The use of the term “gatekeepers” suggests that God handed to Moses on Mount Olympus a stone tablet for the operation of the Internet, on which ISPs were assigned the role of “gatekeepers.” Even as hyperbolic metaphor, this bears no relation to reality. Today, cable companies are ISPs. But they began life as monopoly-killers. In the early 1960s, Americans chose between three monopoly VHF-TV networks, broadcast by ABC, NBC and CBS. Gradually, local UHF stations started to season the diet of content-starved viewers. When cable-TV came along, it was like manna from heaven to a public fed up with commercials and ravenous for sports and movies. But government regulators didn’t allow cable-TV to compete with VHF and UHF in the top 100 media markets of the U.S. for over two decades. As usual, regulators were zealously protecting government monopoly, restricting competition and harming consumers.

Eventually, cable companies succeeded in tunneling their way into most local markets. They did it by bribing local government literally and figuratively – the latter by splitting their profits via investment in pet political projects of local politicians as part of their contracts. In return, they were guaranteed various degrees of exclusivity. But this “monopoly” didn’t last because they eventually faced competition from telecommunication firms who wanted to get into their business and whose business the cable companies wanted to invade. And today, the old structural definitions of monopoly simply don’t apply to the interindustry forms of competition that prevail.

Take the Kansas City market. Originally, Time Warner had a monopoly franchise. But eventually a new cable company called Everest invaded the metro area across the state line in Johnson County, KS. Overland Park is contiguous with Kansas City, MO, and consumers were anxious to escape the toils of Time Warner. Eventually, Everest prevailed upon KC, MO to gain entry to the Missouri side. Now even the cable-TV market was competitive. Then Google selected Kansas City, KS as the venue for its new high-speed service. Soon KC, MO was included in that package, too – now there were three local ISPs! (Everest has morphed into two successive incarnations, one of which still serves the area.)

Although this is not typical, it does not exhaust the competitive alternatives. This is only the picture for fixed service. Americans are now turning to mobile forms of access to the Internet, such as smart phones. Smart watches are on the horizon. For mobile access, the ISP is a wireless company like AT&T, Verizon, Sprint or T-Mobile.

The NN websites stridently maintain that “most Americans have only a single ISP.” This is nonsense; a charitable interpretation would be that most of us have only a single cable-TV provider in our local market. But there is no necessary one-to-one correlation between “cable-TV provider” and “ISP.” Besides, the state of affairs today is ephemeral – different from what is was a few years ago and from what it will be a few years from now. It is only under public-utility regulation that technology gets stuck in one place because under public-utility regulation there is no incentive to innovate.

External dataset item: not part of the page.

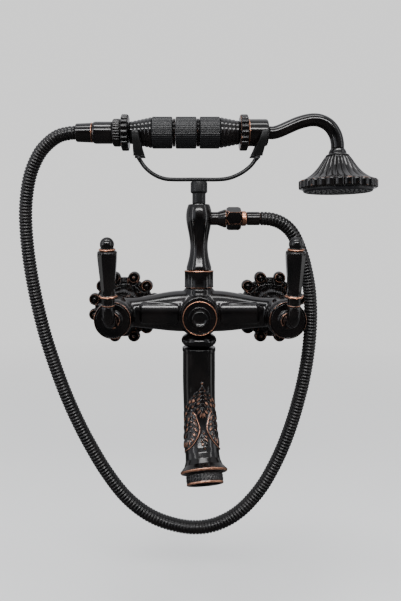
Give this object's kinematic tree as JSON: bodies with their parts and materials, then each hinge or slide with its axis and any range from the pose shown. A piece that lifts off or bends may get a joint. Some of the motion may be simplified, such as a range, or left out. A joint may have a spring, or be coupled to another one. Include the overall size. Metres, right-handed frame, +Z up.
{
  "type": "wall mounted bath faucet",
  "caption": "Wall mounted bath mixer with two lever handles, a curved spout and a telephone hand shower resting in a cradle, joined by a ribbed hose.",
  "frame": {"origin": "on the wall plane, midway between the two inlets, at the height of the mixer body's centre line", "axes": "+Z up, +Y into the wall, -Y out towards the person using it, +X to that person's right"},
  "size_m": [0.3343, 0.1472, 0.4034],
  "materials": {
    "dark_bronze": "near-black oil-rubbed bronze, glossy, copper worn through at the edges",
    "brass": "plain turned brass",
    "copper_ring": "worn copper",
    "matte_black": "satin black coating",
    "prong_sleeve": "matte black sleeve",
    "hose": "black corrugated hose",
    "gasket": "matte",
    "cartridge": "matte",
    "rose_face": "black nozzle plate"
  },
  "bodies": {
    "mixer": {"wall_union_left": "brass", "rosette_left": "dark_bronze", "union_nut_left": "dark_bronze", "union_gasket_left": "gasket", "valve_cartridge_left": "cartridge", "wall_union_right": "brass", "rosette_right": "dark_bronze", "union_nut_right": "dark_bronze", "union_gasket_right": "gasket", "valve_cartridge_right": "cartridge", "mixer_body": "dark_bronze", "diverter_cartridge": "cartridge", "diverter_dial": "dark_bronze", "riser_collar": "dark_bronze", "riser": "dark_bronze", "hose_nut": "dark_bronze", "hose_ring": "copper_ring", "hose_sleeve": "dark_bronze", "cradle_post": "matte_black", "cradle_yoke": "matte_black", "spout_nut": "dark_bronze", "hose": "hose", "cradle_prong_left_front": "prong_sleeve", "cradle_prong_left_rear": "prong_sleeve", "cradle_prong_right_front": "prong_sleeve", "cradle_prong_right_rear": "prong_sleeve"},
    "lever_left": {"valve_spindle_left": "brass", "handle_hub_left": "dark_bronze", "lever_stem_left": "dark_bronze", "lever_grip_left": "dark_bronze", "lever_finial_left": "dark_bronze"},
    "lever_right": {"valve_spindle_right": "brass", "handle_hub_right": "dark_bronze", "lever_stem_right": "dark_bronze", "lever_grip_right": "dark_bronze", "lever_finial_right": "dark_bronze"},
    "diverter": {"diverter_knob": "dark_bronze"},
    "spout": {"spout": "dark_bronze", "aerator": "brass"},
    "handset": {"hose_cone": "dark_bronze", "handset_tail": "dark_bronze", "handset_fluted_ring": "dark_bronze", "handset_lobed_ring_rear": "dark_bronze", "handset_taper_rear": "dark_bronze", "handset_grip_1": "matte_black", "handset_grip_ring_1": "dark_bronze", "handset_grip_2": "matte_black", "handset_grip_ring_2": "dark_bronze", "handset_grip_3": "matte_black", "handset_taper_front": "dark_bronze", "handset_lobed_ring_front": "dark_bronze", "handset_cup": "dark_bronze", "handset_neck": "dark_bronze", "rose_collar": "dark_bronze", "rose_bell": "dark_bronze", "rose_face": "rose_face"}
  },
  "joints": [
    {"name": "lever_left_turn", "type": "hinge", "parent": "mixer", "child": "lever_left", "pos_m": [-0.075, -0.09, 0], "axis": [0, -1, 0], "range_deg": [0, 90]},
    {"name": "lever_right_turn", "type": "hinge", "parent": "mixer", "child": "lever_right", "pos_m": [0.075, -0.09, 0], "axis": [0, 1, 0], "range_deg": [0, 90]},
    {"name": "diverter_turn", "type": "hinge", "parent": "mixer", "child": "diverter", "pos_m": [0, -0.084, 0], "axis": [0, -1, 0], "range_deg": [0, 90]},
    {"name": "spout_swivel", "type": "hinge", "parent": "mixer", "child": "spout", "pos_m": [0, -0.06, -0.0295], "axis": [0, 0, 1], "range_deg": [-60, 60]},
    {"name": "handset_lift", "type": "slide", "parent": "mixer", "child": "handset", "axis": [0, 0, 1], "range_m": [0, 0.05], "deforming": ["hose"]}
  ]
}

More specifically, the FCC’s own data suggest that 80% of Americans have two or more ISPs offering 10Mbps downstream speeds. 96% have two or more ISPs offering 6Mbps downstream and 1.5 upstream speeds. (Until quite recently, the FCC’s own criterion for “high-speed” Internet was 4Mbps or more.) This simply does not comport with any reasonable structural concept of monopoly.

The current flap over “blocking and interfering with traffic on the Internet” is the residue of disputes between Netflix and ISPs over charges for transmission of the former’s streaming services. In general, there is movement toward higher charges for data transmission than for voice transmission. But the huge volumes of traffic generated by Netflix cause congestion, and the free-market method for handling congestion is a higher price, or the functional equivalent. That is what economists have recommended for dealing with road congestion during rush hours and congested demand for air-conditioning and heating services at peak times of day and during peak seasons. Redirecting demand to the off-peak is not a monopoly response; it is an efficient market response. Competitive bar and restaurant owners do it with their pricing methods; competitive movie theater owners also do it (or used to).

Similar logic applies to other forms of hypothetically objectionable behavior by ISPs. The prioritization of traffic, creation of “fast” and “slow” lanes, blocking of content – these and other behaviors are neither inherently good nor bad. They are subject to the constraints of competition. If they are beneficial on net balance, they will be vindicated by the market. That is why we have markets. If a government had to vet every action by every business for moral worthiness in advance, it would paralyze life as we know it. The only sensible course is to allow free markets and competition to police the activities of competitors.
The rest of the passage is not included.